↓↓↓
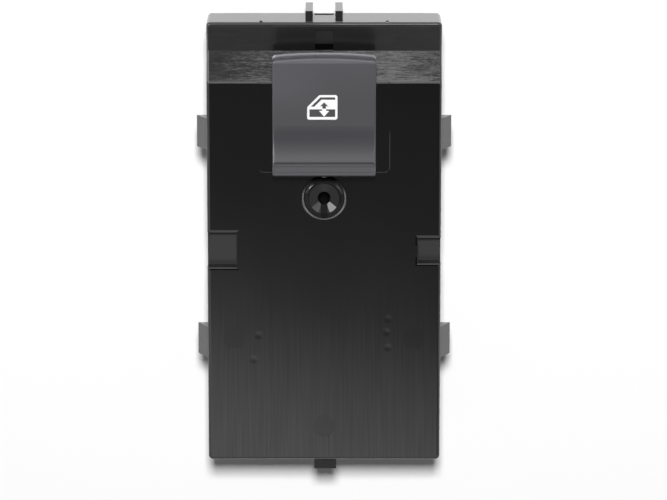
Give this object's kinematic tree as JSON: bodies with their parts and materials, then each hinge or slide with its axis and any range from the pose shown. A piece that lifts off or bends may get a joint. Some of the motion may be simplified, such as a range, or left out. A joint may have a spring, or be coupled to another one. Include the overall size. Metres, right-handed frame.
{
  "type": "pushbutton switch",
  "caption": "Black window-lifter switch module with one rocking button, a door pictogram, a raised screw collar, side clips and a connector socket in the back.",
  "frame": {"origin": "Centre of the bounding box in X and Y, at the back face (Z = 0).", "axes": "+Z is the front with the button, +Y is the end with the two guide ribs, +X is to the right seen from the front."},
  "size_m": [0.0558, 0.1032, 0.0338],
  "materials": {
    "case_black": "satin moulded",
    "base_black": "fine texture",
    "button_dark": "soft matte lacquer",
    "icon_white": "matte translucent",
    "inner_grey": "satin moulded",
    "clear": "clear",
    "plunger_white": "satin moulded",
    "carbon": "matte",
    "silicone": "matte translucent",
    "board_green": "solder mask",
    "pin_tin": "tinned",
    "led_white": "moulded with clear lens",
    "chip_black": "moulded epoxy",
    "ceramic_tan": "ceramic"
  },
  "bodies": {
    "housing": {"upper_case": "case_black", "base_cover": "base_black", "circuit_board": "board_green", "plunger_guide": "inner_grey", "dome_mat": "silicone", "icon_led": "led_white", "controller_chip": "chip_black", "resistor_1": "chip_black", "resistor_2": "chip_black", "resistor_3": "chip_black", "resistor_4": "chip_black", "capacitor_1": "ceramic_tan", "capacitor_2": "ceramic_tan", "diode": "chip_black", "terminal_pin_1": "pin_tin", "terminal_pin_2": "pin_tin", "terminal_pin_3": "pin_tin", "terminal_pin_4": "pin_tin", "terminal_pin_5": "pin_tin", "terminal_pin_6": "pin_tin"},
    "rocker": {"button_cap": "button_dark", "icon_inlay": "icon_white", "rocker_frame": "inner_grey", "light_guide": "clear"},
    "plunger_body_front_left": {"plunger_front_left": "plunger_white", "contact_pill_front_left": "carbon"},
    "plunger_body_front_right": {"plunger_front_right": "plunger_white", "contact_pill_front_right": "carbon"},
    "plunger_body_rear_left": {"plunger_rear_left": "plunger_white", "contact_pill_rear_left": "carbon"},
    "plunger_body_rear_right": {"plunger_rear_right": "plunger_white", "contact_pill_rear_right": "carbon"}
  },
  "joints": [
    {"name": "rocker_tilt", "type": "hinge", "parent": "housing", "child": "rocker", "pos_m": [0, 0.0321, 0.0272], "axis": [1, 0, 0], "range_deg": [-6, 6], "stiffness_Nm_per_rad": 0.35, "deforming": ["dome_mat"]},
    {"name": "plunger_slide_front_left", "type": "slide", "parent": "housing", "child": "plunger_body_front_left", "axis": [0, 0, 1], "range_m": [-0.0008, 0.0008]},
    {"name": "plunger_slide_front_right", "type": "slide", "parent": "housing", "child": "plunger_body_front_right", "axis": [0, 0, 1], "range_m": [-0.0008, 0.0008]},
    {"name": "plunger_slide_rear_left", "type": "slide", "parent": "housing", "child": "plunger_body_rear_left", "axis": [0, 0, 1], "range_m": [-0.0008, 0.0008]},
    {"name": "plunger_slide_rear_right", "type": "slide", "parent": "housing", "child": "plunger_body_rear_right", "axis": [0, 0, 1], "range_m": [-0.0008, 0.0008]}
  ],
  "couplings": [
    {"joint": "plunger_slide_front_left", "follows": "rocker_tilt", "m_per_rad": -0.007},
    {"joint": "plunger_slide_front_right", "follows": "rocker_tilt", "m_per_rad": -0.007},
    {"joint": "plunger_slide_rear_left", "follows": "rocker_tilt", "m_per_rad": 0.007},
    {"joint": "plunger_slide_rear_right", "follows": "rocker_tilt", "m_per_rad": 0.007}
  ]
}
↑↑↑
▶ [WHAT THE EXERCISE ASKS]: Count each line where the string "materials" occurs, and write only the number.

▶ [RESULT]: 2